Something else I’ve run into is that DevOps teams often fail to fully appreciate the importance of cost optimization in cloud environments. Cloud resources can be highly flexible and scalable, but they can also be cripplingly expensive if not properly managed. DevOps teams need to be aware of the cost implications of their cloud infrastructure and take steps to optimize their resource usage, such as using reserved instances, automating resource management, peering, and implementing cost monitoring and business context.
Observability and its SRE (site reliability engineer) champions have risen in demand as applications have evolved into these deeply distributed architectures. Observability strategies like collecting, sampling, and analyzing MELT (metrics, events, logs, and traces) telemetry have dramatically improved structural responses to challenges like incident response and system-wide optimizations.

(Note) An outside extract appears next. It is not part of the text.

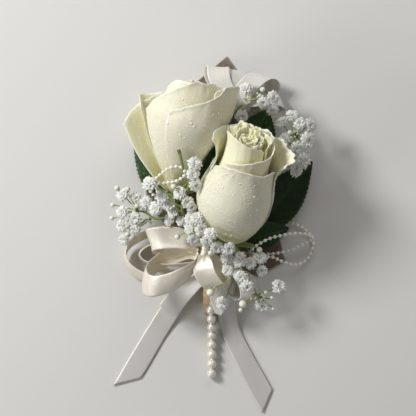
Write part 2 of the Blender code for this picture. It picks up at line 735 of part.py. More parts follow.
def bead_string(name, route, outline, bead_radius, pitch, thread_radius, sides, finish):
    """Beads on a thread: one tube whose radius swells at each bead."""
    path = smooth_path(route, 12)
    lengths = [0.0]
    for a, b in zip(path, path[1:]):
        lengths.append(lengths[-1] + (b - a).length)

    def at(distance):
        for i in range(len(path) - 1):
            if distance <= lengths[i + 1]:
                share = (distance - lengths[i]) / (lengths[i + 1] - lengths[i])
                return path[i].lerp(path[i + 1], share)
        return path[-1]

    total = lengths[-1]
    count = int(total / pitch)
    start = (total - (count - 1) * pitch) / 2
    stations = [(0.0, thread_radius)]
    for i in range(count):
        centre = start + i * pitch
        for offset, swell in outline:
            stations.append((centre + offset * bead_radius, max(thread_radius, swell * bead_radius)))
    stations.append((total, thread_radius))
    middle = [at(max(0.0, min(total, distance))) for distance, radius in stations]
    return new_object(name, tube(middle, [radius for distance, radius in stations], sides), finish)


# Leaves: base, tip, width, arch and sideways roll in degrees
LEAVES = {
    "leaf_left": ((-17.0, 15.0, 9.0), (-39.8, 46.5, 3.0), 17.0, 0.6, 4),
    "leaf_between": ((-1.0, 17.6, 6.6), (0.2, 46.0, 5.6), 9.5, 0.2, -4),
    "leaf_top": ((15.5, 35.6, 9.2), (27.6, 63.0, 13.0), 21.0, 1.0, 0),
    "leaf_right": ((22.0, 2.0, 3.6), (50.0, 37.0, 4.2), 20.0, 0.6, 0),
    "leaf_low": ((14.0, -3.4, 6.8), (38.3, 3.4, 6.4), 13.0, 0.5, 0),
}

# Gypsophila sprays: the stalk's route, then x, y, z and size of each bloom and each bud
SPRAYS = {
    "gypsophila_left": (
        [(-24.0, 8.6, 13.8), (-28.5, 8.0, 15.0), (-33.5, 11.0, 16.0), (-38.5, 12.5, 17.0)],
        [
            (-45.2, 20.2, 18.0, 1.0),
            (-38.7, 19.0, 16.0, 0.9),
            (-33.4, 16.8, 19.0, 0.95),
            (-45.5, 11.5, 19.0, 1.0),
            (-38.8, 8.4, 19.0, 1.05),
            (-45.5, 4.5, 17.0, 1.0),
            (-39.2, 2.8, 16.5, 1.0),
            (-44.6, -2.4, 13.5, 0.9),
        ],
        [
            (-48.0, 23.5, 18.0, 1.0),
            (-42.8, 22.8, 18.0, 1.0),
            (-50.3, 15.0, 18.0, 0.9),
            (-38.2, 14.5, 20.0, 0.9),
            (-50.7, 8.4, 17.0, 0.9),
            (-42.8, 0.4, 19.0, 0.9),
        ],
    ),
    "gypsophila_upper": (
        [(-12, 6, 14), (-14, 9.5, 22), (-15.5, 14, 31), (-13, 22, 37), (-10.5, 29, 40.5)],
        [
            (-25.2, 19.2, 31.0, 1.0),
            (-22.0, 15.6, 27.0, 1.0),
            (-28.5, 13.2, 24.0, 1.1),
            (-16.5, 21.0, 36.5, 1.0),
            (-12.5, 16.4, 36.0, 0.95),
            (-31.5, 25.5, 36.8, 1.1),
            (-9.0, 35.4, 43.5, 1.1),
            (-10.0, 30.0, 44.0, 1.0),
            (-8.6, 24.8, 43.0, 1.0),
            (-20.0, 11.5, 25.0, 0.9),
            (-16.0, 7.0, 23.0, 0.85),
            (-22.0, 7.6, 20.5, 0.9),
            (-10.6, 13.8, 35.0, 0.9),
        ],
        [
            (-19.5, 24.0, 39.0, 1.1),
            (-16.8, 41.6, 47.0, 0.8),
        ],
    ),
    "gypsophila_centre": (
        [(-4.0, 2.2, 14.0), (-8.0, 3.0, 20.0), (-10.0, 3.0, 28.0), (-8.0, 0.4, 34.0), (-2.6, -3.6, 37.0)],
        [
            (-11.2, 8.0, 31.0, 1.0),
            (-7.9, 8.4, 38.8, 1.0),
            (-11.6, 3.4, 31.5, 0.9),
            (-5.8, 3.0, 39.0, 1.05),
            (-9.6, -2.0, 30.5, 1.0),
            (-3.0, -2.4, 38.5, 0.95),
            (-1.2, 0.8, 42.5, 1.0),
            (1.8, -6.0, 37.6, 1.05),
            (7.8, -6.6, 37.4, 1.0),
        ],
        [
            (-1.2, -8.4, 32.0, 1.2),
            (-17.7, -0.8, 25.0, 1.1),
        ],
    ),
    "gypsophila_low": (
        [(14, -13, 14), (14.4, -14, 20), (16, -19, 24.5), (20, -26, 24), (23, -31.5, 22)],
        [
            (6.6, -11.0, 28.0, 1.0),
            (13.2, -12.2, 28.5, 1.15),
            (23.5, -11.4, 22.0, 1.05),
            (18.6, -14.0, 26.5, 0.9),
            (7.4, -17.4, 27.0, 0.95),
            (13.9, -20.8, 28.0, 1.0),
            (17.0, -25.5, 28.0, 1.05),
            (24.4, -18.0, 22.0, 0.9),
            (33.0, -25.7, 20.0, 1.15),
            (24.5, -35.3, 18.0, 1.1),
        ],
        [
            (-1.2, -28.4, 28.0, 1.6),
            (15.0, -34.3, 22.5, 1.6),
            (13.9, -37.4, 21.0, 0.9),
            (23.1, -7.4, 24.0, 1.2),
            (26.2, -28.8, 22.0, 0.8),
            (29.2, -31.4, 20.0, 0.9),
            (30.0, -36.9, 17.0, 0.8),
        ],
    ),
    "gypsophila_right": (
        [(28.0, 26.0, 10.2), (33.0, 34.0, 14.0), (38.0, 42.0, 19.0), (41.5, 50.0, 22.0)],
        [
            (39.6, 59.6, 23.0, 1.0),
            (43.2, 55.6, 24.0, 0.95),
            (48.5, 55.0, 22.0, 1.0),
            (47.4, 47.2, 24.5, 1.25),
            (35.6, 48.4, 20.0, 0.9),
            (41.8, 43.4, 23.0, 1.0),
            (45.0, 37.1, 23.5, 1.25),
            (41.8, 32.4, 19.0, 1.1),
            (34.4, 56.6, 19.0, 1.0),
        ],
        [
            (38.3, 51.0, 25.0, 1.0),
            (48.4, 50.8, 20.0, 1.0),
        ],
    ),
    "gypsophila_top": (
        [(7.0, 46.0, 10.2), (6.4, 54.0, 14.0), (12.5, 63.5, 18.4), (21.0, 68.0, 19.0), (26.5, 67.6, 18.6)],
        [
            (16.2, 73.5, 19.0, 1.05),
            (14.4, 59.4, 18.5, 1.0),
            (30.3, 69.0, 19.0, 1.0),
            (25.2, 66.0, 20.5, 1.0),
            (29.6, 62.6, 18.5, 0.95),
        ],
        [
            (24.8, 72.6, 20.0, 1.1),
            (23.4, 69.8, 20.0, 0.8),
            (16.4, 65.6, 20.0, 0.9),
        ],
    ),
}

# Routes of the strings, from the end that is tied in
PEARL_ROUTE = [(-1.1, -33.6, 10.2), (-1.0, -37.5, 9.9), (-0.8, -42.3, 8.2), (-0.5, -47.0, 5.2)]
PEARL_ROUTE += [(-0.5, -51.6, 2.9), (-0.5, -56.2, 2.45), (-0.5, -65.5, 2.45), (-0.75, -72.7, 2.45)]
BEADS_LEFT = [(-23.2, 12.8, 16.0), (-27.0, 17.0, 20.0), (-32.6, 24.5, 27.0), (-28.2, 28.2, 33.0)]
BEADS_LEFT += [(-22.5, 32.7, 37.4), (-17.5, 34.0, 39.0), (-14.4, 32.6, 39.6), (-14.2, 29.4, 38.6)]
BEADS_LEFT += [(-18.3, 26.8, 35.8), (-23.0, 25.9, 32.4), (-28.2, 24.6, 28.0), (-24.4, 14.0, 17.0)]
BEADS_LEFT += [(-22.0, 13.4, 16.2)]
BEADS_UPPER = [(18.2, -8.4, 10.4), (22.5, -5.0, 11.4), (28.6, -1.8, 11.4), (36.2, 0.0, 10.4)]
BEADS_UPPER += [(41.4, 0.7, 9.6), (46.0, 0.4, 8.6), (49.0, -0.6, 7.4), (50.3, -1.8, 5.6), (48.8, -3.2, 3.6)]
BEADS_UPPER += [(45.8, -4.8, 2.8), (39.6, -7.6, 3.0), (33.3, -9.2, 3.6), (26.0, -9.8, 5.6), (18.2, -9.4, 7.6)]
BEADS_LOWER = [(18.0, -10.2, 9.0), (23.5, -11.6, 8.6), (30.0, -11.3, 7.6), (36.2, -14.0, 5.0)]
BEADS_LOWER += [(42.3, -15.0, 3.0), (47.3, -12.8, 1.6), (50.0, -8.0, 1.1), (50.8, -3.6, 1.1)]
BEADS_LOWER += [(49.2, -0.2, 1.1), (45.6, 3.2, 1.1), (40.8, 5.6, 1.1), (35.0, 6.6, 1.4), (27.0, 1.0, 2.2)]
BEADS_LOWER += [(21.0, -6.4, 4.4), (17.2, -9.6, 6.8)]


def main():
    """Build the whole corsage."""
    clear_scene()
    draws = random.Random(SEED)
    rose_cream = material("rose_cream", (0.83, 0.79, 0.62), 0.55)
    leaf_green = material("leaf_green", (0.035, 0.11, 0.025), 0.45)
    calyx_green = material("calyx_green", (0.16, 0.24, 0.05), 0.5)
    floret_white = material("floret_white", (0.85, 0.87, 0.82), 0.6)
    satin = material("satin_cream", (0.80, 0.74, 0.62), 0.32)
    sheer = material("organza_grey", (0.72, 0.68, 0.62), 0.5)
    taupe = material("taupe_ribbon", (0.24, 0.18, 0.13), 0.75)
    tape = material("floral_tape", (0.30, 0.22, 0.14), 0.7)
    pearl = material("pearl", (0.84, 0.80, 0.72), 0.22)

    backing_ribbon(taupe)
    taped_stems(tape)
    rose_petals("rose_upper_petals", UPPER_ROSE, rose_cream)
    rose_petals("rose_lower_petals", LOWER_ROSE, rose_cream)
    satin_bow(satin)
    satin_tails(satin)
    organza(sheer)
    rose_calyx("rose_upper_calyx", UPPER_ROSE, UPPER_SEPALS, calyx_green)
    rose_calyx("rose_lower_calyx", LOWER_ROSE, LOWER_SEPALS, calyx_green)
    for name, values in LEAVES.items():
        leaf(name, *values, leaf_green)
    for name, (stalk, florets, buds) in SPRAYS.items():
        spray(name, stalk, florets, buds, draws, floret_white)
    large = (ROUND_BEAD, PEARL_RADIUS, PEARL_PITCH, PEARL_THREAD_RADIUS, 6)
    small = (SMALL_BEAD, BEAD_RADIUS, BEAD_PITCH, BEAD_THREAD_RADIUS, 4)
    bead_string("pearl_drop", PEARL_ROUTE, *large, pearl)
    bead_string("beads_left", BEADS_LEFT, *small, pearl)
    bead_string("beads_right_upper", BEADS_UPPER, *small, pearl)
    bead_string("beads_right_lower", BEADS_LOWER, *small, pearl)


if __name__ == "__main__":
    main()
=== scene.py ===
"""Looks of a corsage: two cream roses, leaves, gypsophila, satin and organza, and bead strings.

It loads the packed frame and dresses it. Metres in Blender; points below are written in
millimetres in the frame of the packed model: z = 0 is the surface, +Y runs from the handle to the
top of the roses, and +Z is up.
"""

import math
import random

import bmesh
import bpy
from mathutils import Matrix, Quaternion, Vector, noise
from mathutils.bvhtree import BVHTree


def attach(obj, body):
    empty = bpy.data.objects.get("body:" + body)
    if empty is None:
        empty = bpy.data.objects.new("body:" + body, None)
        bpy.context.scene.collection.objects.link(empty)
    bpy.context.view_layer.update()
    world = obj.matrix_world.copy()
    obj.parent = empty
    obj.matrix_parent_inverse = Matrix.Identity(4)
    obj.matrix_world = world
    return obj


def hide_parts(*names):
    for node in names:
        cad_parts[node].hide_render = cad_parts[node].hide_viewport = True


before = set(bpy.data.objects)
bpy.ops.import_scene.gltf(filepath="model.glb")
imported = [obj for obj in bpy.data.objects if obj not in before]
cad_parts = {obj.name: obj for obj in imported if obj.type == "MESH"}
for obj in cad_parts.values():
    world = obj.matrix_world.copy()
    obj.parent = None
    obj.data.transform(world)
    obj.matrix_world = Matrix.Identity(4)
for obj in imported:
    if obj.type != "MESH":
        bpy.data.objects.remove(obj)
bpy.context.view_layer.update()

bl_info = {
    "name": "Corsage dresser",
    "version": (1, 0, 0),
    "blender": (4, 5, 0),
    "location": "View3D > Sidebar > Corsage",
    "description": "Builds the roses, leaves, gypsophila, ribbons and beads of a corsage",
    "category": "Add Mesh",
}

MM = 0.001
SEED = 11


def colour_setting(name, description, default):
    """A colour setting."""
    return bpy.props.FloatVectorProperty(
        name=name, description=description, subtype="COLOR", default=default
    )


def length_setting(name, description, default):
    """A setting in metres."""
    return bpy.props.FloatProperty(name=name, description=description, default=default, unit="LENGTH")


def count_setting(name, description, default):
    """A setting that counts."""
    return bpy.props.IntProperty(name=name, description=description, default=default)


class CorsageRoseSettings(bpy.types.PropertyGroup):
    """Sizes and colours of the two roses."""

    petal_thickness: length_setting("Petal thickness", "Thickness of a petal in its middle", 0.00055)
    steps_up: count_setting("Steps up a petal", "Mesh rows from the base to the rim", 44)
    cream: colour_setting("Cream", "Colour of the petals", (0.86, 0.82, 0.63))
    # base_green_and_shade: yellow green towards the base, partly the rose's own colour and partly painted
    # shade
    base_green_and_shade: colour_setting("Base", "Yellow green towards the base", (0.68, 0.63, 0.30))
    # inner_shade_green: painted shade on the petals' inner faces
    inner_shade_green: colour_setting("Inside", "Colour of the inner faces", (0.80, 0.78, 0.50))
    dew: count_setting("Dew drops", "Drops thrown at each rose", 900)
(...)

However, realizing this at the organizational level can involve significant stutter steps as applications grow in their capabilities and sophistication, with many observability implementations still containing significant blind spots to network-specific telemetry, such as from transit and ingress gateways, CDNs, IoT, SD-WANs, routers, switches, and so much more.
DevOps and NetOps need to work together
Collaboration is often a two-way street. While DevOps may indeed be “blind to the network,” achieving visibility will involve a lot of work and contribution from NetOps.
Following are a few key ways NetOps and DevOps can collaborate to make more reliable systems.
First and foremost, having NetOps at the table means allowing network specialists to provide input at the very earliest stages of cloud development. Designing modern applications requires practices like the loose coupling of containerized application stacks, resulting orchestration layers, and data management abstractions like caching, replication, and transformations; these efforts rely on network principles and infrastructure for performance, reliability, and security.
Having an expert perspective on network protocols helps ensure data will be moved securely and with network performance in mind. As this infrastructure is designed and configured across multi-zonal hybrid networks, the NetOps perspective can detail key performance metrics and analysis methods to instrument at the application layer, like when dealing with containers and load balancers. These insights become key as applications mature and find they need to scale in sometimes dramatic and unpredictable ways.
One way to ensure architectural decisions include the perspective of both application and network specialists is to create cross-functional teams. Instead of an IT or infra team trying to manage the hydra of networks and configurations in a completely different fashion, cross-functional teams help ensure each service or development vertical has a NetOps representative from planning through deployment. This personnel shift provides a proactive solution to the networking challenges of highly scaled cloud applications.
Shared tools and processes
As NetOps teams gain a seat at the table, one of the significant shifts for many network professionals will be adopting the methodologies and development pacing of the application developers they are now working with more closely. This can be a big challenge for NetOps, which has historically been afforded very stalwart and insular silos for their work.
But, the complexity of modern networks calls for a change, and adapting network operations to include continuous integration/delivery, automated testing and security scanning, and more human-centered tools for monitoring, alerting, and visualizing information gives application developers and network operators a shared understanding of the systems they both support.
Unified telemetry + data management
DevOps observability has provided a great roadmap for network engineers on better collecting and analyzing the massive amount of data generated by today’s applications. Sampling strategies, technologies like tracing, and contextual instrumentation have made application-layer data a gold mine for root cause analysis, customer or region-specific optimizations, and an overall improved capability to “ask anything” about an application in real-time.
This step of instrumentation (providing high-cardinality context to network layer data) is a critical step in unifying the data available to both DevOps and NetOps and sets up automation efforts that better take into account the full spectrum of components within a system.
Automation is critical to both DevOps and NetOps. IaC (infrastructure-as-code) can automate vital tasks such as provisioning infrastructure, configuring servers, and deploying applications, granting both teams velocity, reducing the risk of human error, and ensuring that these workflows are taking into account both application and networking concerns.
True observability requires visibility into both the application and network layers. For companies reliant on multi-zonal cloud networks, the days of NetOps existing as a team siloed away from application developers must be over. The complexity of modern application environments creates a host of issues around traffic management, network-specific monitoring, and security. By bringing network specialists into the very earliest stages of application development, software engineers can ensure applications are being built in the most cost-effective, reliable, and threat-averse ways possible.